Secret services commonly compromise recruitment targets with payments, saying: “Now you have to work, because otherwise we’ll show the world we have been paying you already.”
Almost simultaneously with the MI payments, Lubowski was asked for his first “delivery” to the network: to bring MI’s money-laundering Mafia connection, Vito Palazzolo, into Windhoek.
Palazzolo, at the time in jail in Switzerland, had served MI well during his stay in Ciskei two years before. A partner of his had set up a money-laundering and sanctions-busting racket in a Ciskei casino. Palazzolo’s services had been so highly appreciated by the South African government that he had been appointed honorary ambassador from Ciskei to South Africa by Botha. Unfortunately, he and Botha’s friend, sanctions-buster Albert Vermaas, had landed in jail. This had led to a money-laundering bottleneck in Windhoek which was holding up the sanctions-busting commodities trade.
But Palazzolo was due out – the ideal candidate to set up a casino for money laundering and sanctions busting in Namibia. DCC head Jan Anton Niewoudt’s lawyer Cyril Prisman, who acted for Palazzolo, made the approach to Lubowski. Prisman asked Lubowski to visit Palazzolo in jail in Lugano to see if the latter could obtain Namibian citizenship.
Lubowski, unaware of the MI link to Prisman or Palazzolo, accepted. He had lost most of his legal practice income since he had “come out” as a Swapo activist and was, as he put it, “in dire need of making a lot of money quickly”. However, he told his then partner, Michaela Clayton, that he was aware of Palazzolo’s Mafia links and would only give him “legal advice and no more than that”.

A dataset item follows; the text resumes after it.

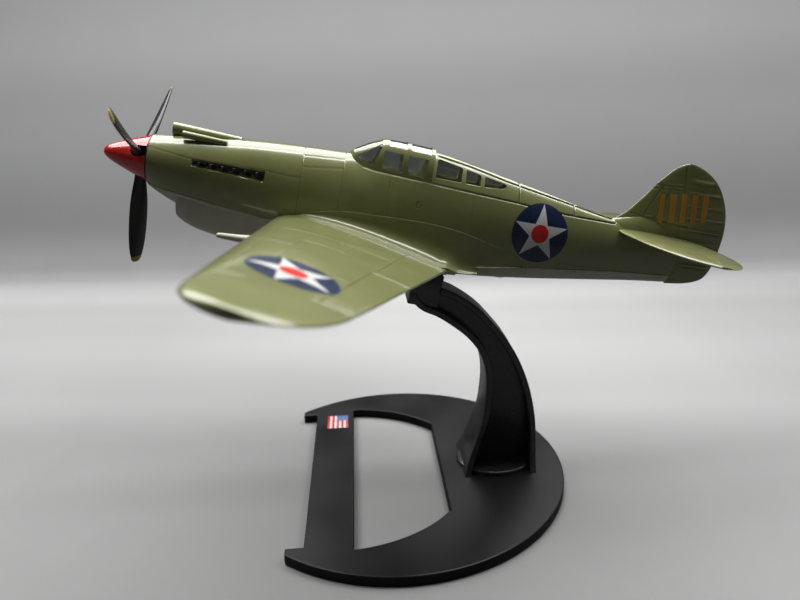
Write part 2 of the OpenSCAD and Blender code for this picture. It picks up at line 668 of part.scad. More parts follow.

Lubowski went to see Palazzolo in June and August 1989. Upon his return in August he expressed his discomfort with “requests that had been made”. He told Clayton he was not prepared “to do all that these people wanted from him”. He did not go into details, but friends remember there had been approaches to ask Lubowski to organise casino rights for Palazzolo.
During the six weeks before his murder on September 13 1989, Lubowski grew increasingly uncomfortable with the businessmen and ventures he had become involved with.
“He started to say that he didn’t really know who these foreigners were and that business ventures should rather go to local businesspeople,” recalls a businessman friend of Lubowski’s who does not want to be named.
According to the friend, Lubowski had become especially concerned about a proposed railway between Walvis Bay and Maputo, a plan which had attracted “a lot of scavenging pirates who wanted parts of the railway and concessions in the areas next to it. These were the type of businessmen who would milk the country for their own benefit only, to the detriment of the Namibian people. Anton did not like it at all.”
Lubowski was also presented with a proposal by Guenon: to set up a company, Oil Enterprises, which would acquire Elf oil from Angola, build a refinery in Walvis Bay and then use the railway to distribute the oil all over Namibia, bringing it right to the South African border.
Lubowski was probably not aware of Guenon’s other agenda, which was to sell Elf oil to South Africa, which was then still subject to international sanctions and willing to pay dearly for illegal oil deliveries.
But in August 1989, Lubowski started to feel that he should not participate in this oil-railway project. Again, Lubowski turned out not to be the “perfect agent” the sanctions-busting network had set him up to be. He had not delivered Palazzolo, nor had he delivered the transport venture which would help break the sanctions-busting deadlock.
Lubowski, however, still did not suspect that MIand his “French connection” were working together and that they planned to blackmail him into co-operating. A week before he was murdered, he was presented with a fraudulent invoice by Guenon for furniture which had been paid for by Swapo. Still trusting Guenon, Lubowski signed the payment. There was now clear evidence not only implicating Lubowski in MI payments but also in defrauding Swapo.
Two days before his murder, Lubowski phoned Guenon – who happened to be “on business” in New York – telling him he was “in trouble” and asking him to come back to Windhoek and help him out. But Guenon did not come.
Lubowski then decided to confide in his Swapo friend, Namibian prime minister designate Haage Geingob. Again in good spirits after that long, secret meeting, and back in the office working on Swapo finances, he phoned Clayton to tell her that Geingob would join them for supper and further talks in a restaurant that evening.
Shortly after that, the DCC’s Colesky showed up at the Lubowski home, asking for the lawyer. He phoned Lubowski, presumably to ask when he would be home. Lubowski was shot by a professional assassin upon his arrival at home, before he had a chance to see Geingob again.
Geingob has refused to divulge what was discussed during the confidential meeting with Lubowski shortly before his assassination. It is known that Geingob became close to Guenon after the murder, that he has negotiated important business contracts with France and that he is known as the French connection in the Swapo government.
Shortly after the murder, Lubowski’s part-time book-keeper, Charles Courtney- Clark, told a member of the Lubowski family that Lubowski “had stumbled on things he should not have known, including concessions and a railway line”.
Courtney-Clark “can’t remember what railway line I was talking about. But there was an initiative by Anton and some of the local businesspeople to counter South African MIoperations which included economic activity. It had to do with securing strategic resources in the interest of Namibia and the Namibian people.”
Clark, who joined Guenon in Oil Enterprises after Lubowski’s death, says he “still can’t believe Guenon would deal with the South Africans. He seemed so French- connected. But anyway, after Anton’s death, the oil venture came to nothing.”
Botha, asked to comment on allegations that he personally benefited financially from commodities trade in the sanctions- busting network, and that he is still involved with companies known to have been sanctions busting, denied it as “ridiculous nonsense”.
He admitted to having shares in a commodities trading company, African Trade and Industry Corporation, directors of which share office premises with known sanctions-busting companies such as GMR, but “it is not my company. I just have a few shares in it, less than 2%.”